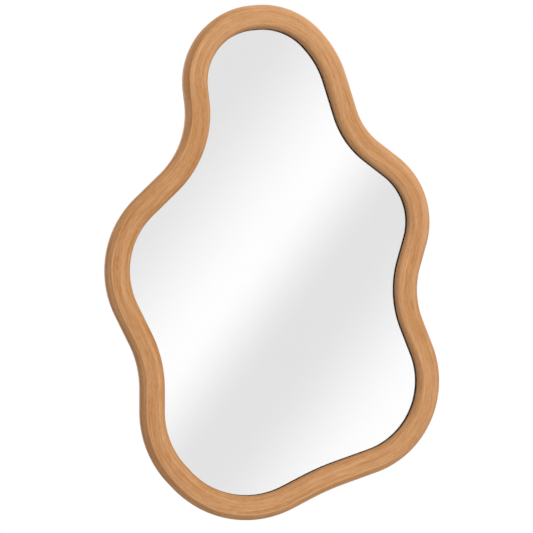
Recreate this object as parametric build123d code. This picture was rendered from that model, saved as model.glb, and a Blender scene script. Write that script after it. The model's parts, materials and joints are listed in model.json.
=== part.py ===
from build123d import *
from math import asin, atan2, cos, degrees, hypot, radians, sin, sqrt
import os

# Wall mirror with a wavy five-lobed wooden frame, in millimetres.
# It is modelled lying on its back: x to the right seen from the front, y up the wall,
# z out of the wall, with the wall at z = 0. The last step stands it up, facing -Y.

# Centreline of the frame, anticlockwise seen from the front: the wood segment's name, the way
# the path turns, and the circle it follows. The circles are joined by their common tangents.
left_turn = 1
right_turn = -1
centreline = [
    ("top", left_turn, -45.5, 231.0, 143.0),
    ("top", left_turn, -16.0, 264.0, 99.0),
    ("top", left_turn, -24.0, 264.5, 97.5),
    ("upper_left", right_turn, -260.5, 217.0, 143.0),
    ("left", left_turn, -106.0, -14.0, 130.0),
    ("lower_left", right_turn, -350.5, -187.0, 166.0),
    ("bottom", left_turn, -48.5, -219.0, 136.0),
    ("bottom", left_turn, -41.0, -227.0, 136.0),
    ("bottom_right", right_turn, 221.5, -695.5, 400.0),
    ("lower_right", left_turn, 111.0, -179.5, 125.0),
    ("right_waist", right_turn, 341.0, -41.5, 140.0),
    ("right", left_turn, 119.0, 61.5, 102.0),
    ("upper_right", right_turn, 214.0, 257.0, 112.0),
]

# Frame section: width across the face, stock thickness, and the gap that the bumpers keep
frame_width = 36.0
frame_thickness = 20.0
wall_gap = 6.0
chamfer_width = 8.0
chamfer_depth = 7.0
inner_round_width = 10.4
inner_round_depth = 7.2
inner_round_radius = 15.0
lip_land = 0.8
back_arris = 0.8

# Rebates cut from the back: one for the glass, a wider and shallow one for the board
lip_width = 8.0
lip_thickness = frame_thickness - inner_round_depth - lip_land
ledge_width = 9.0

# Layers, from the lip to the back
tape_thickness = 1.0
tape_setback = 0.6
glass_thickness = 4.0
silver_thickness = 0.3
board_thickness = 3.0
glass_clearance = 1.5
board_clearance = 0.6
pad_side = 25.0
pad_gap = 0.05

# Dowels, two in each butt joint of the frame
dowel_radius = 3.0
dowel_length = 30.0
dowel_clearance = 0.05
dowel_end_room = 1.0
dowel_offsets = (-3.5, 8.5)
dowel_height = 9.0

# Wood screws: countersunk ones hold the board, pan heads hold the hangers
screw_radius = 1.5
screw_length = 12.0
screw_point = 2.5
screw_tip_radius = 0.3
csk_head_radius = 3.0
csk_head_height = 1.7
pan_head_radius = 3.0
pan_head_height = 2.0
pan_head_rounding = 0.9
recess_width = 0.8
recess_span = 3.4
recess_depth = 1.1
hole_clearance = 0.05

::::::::

§ **TO DO**: Extract all lines as given.

§ **WRITTEN ANSWER**:
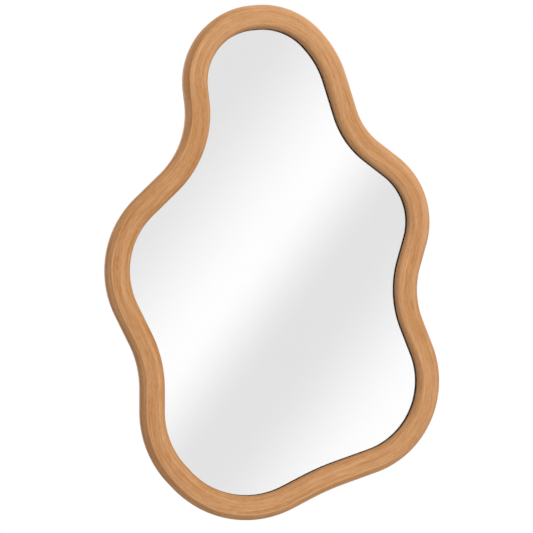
Recreate this object as parametric build123d code. This picture was rendered from that model, saved as model.glb, and a Blender scene script. Write that script after it. The model's parts, materials and joints are listed in model.json.
=== part.py ===
from build123d import *
from math import asin, atan2, cos, degrees, hypot, radians, sin, sqrt
import os

# Wall mirror with a wavy five-lobed wooden frame, in millimetres.
# It is modelled lying on its back: x to the right seen from the front, y up the wall,
# z out of the wall, with the wall at z = 0. The last step stands it up, facing -Y.

# Centreline of the frame, anticlockwise seen from the front: the wood segment's name, the way
# the path turns, and the circle it follows. The circles are joined by their common tangents.
left_turn = 1
right_turn = -1
centreline = [
    ("top", left_turn, -45.5, 231.0, 143.0),
    ("top", left_turn, -16.0, 264.0, 99.0),
    ("top", left_turn, -24.0, 264.5, 97.5),
    ("upper_left", right_turn, -260.5, 217.0, 143.0),
    ("left", left_turn, -106.0, -14.0, 130.0),
    ("lower_left", right_turn, -350.5, -187.0, 166.0),
    ("bottom", left_turn, -48.5, -219.0, 136.0),
    ("bottom", left_turn, -41.0, -227.0, 136.0),
    ("bottom_right", right_turn, 221.5, -695.5, 400.0),
    ("lower_right", left_turn, 111.0, -179.5, 125.0),
    ("right_waist", right_turn, 341.0, -41.5, 140.0),
    ("right", left_turn, 119.0, 61.5, 102.0),
    ("upper_right", right_turn, 214.0, 257.0, 112.0),
]

# Frame section: width across the face, stock thickness, and the gap that the bumpers keep
frame_width = 36.0
frame_thickness = 20.0
wall_gap = 6.0
chamfer_width = 8.0
chamfer_depth = 7.0
inner_round_width = 10.4
inner_round_depth = 7.2
inner_round_radius = 15.0
lip_land = 0.8
back_arris = 0.8

# Rebates cut from the back: one for the glass, a wider and shallow one for the board
lip_width = 8.0
lip_thickness = frame_thickness - inner_round_depth - lip_land
ledge_width = 9.0

# Layers, from the lip to the back
tape_thickness = 1.0
tape_setback = 0.6
glass_thickness = 4.0
silver_thickness = 0.3
board_thickness = 3.0
glass_clearance = 1.5
board_clearance = 0.6
pad_side = 25.0
pad_gap = 0.05

# Dowels, two in each butt joint of the frame
dowel_radius = 3.0
dowel_length = 30.0
dowel_clearance = 0.05
dowel_end_room = 1.0
dowel_offsets = (-3.5, 8.5)
dowel_height = 9.0

# Wood screws: countersunk ones hold the board, pan heads hold the hangers
screw_radius = 1.5
screw_length = 12.0
screw_point = 2.5
screw_tip_radius = 0.3
csk_head_radius = 3.0
csk_head_height = 1.7
pan_head_radius = 3.0
pan_head_height = 2.0
pan_head_rounding = 0.9
recess_width = 0.8
recess_span = 3.4
recess_depth = 1.1
hole_clearance = 0.05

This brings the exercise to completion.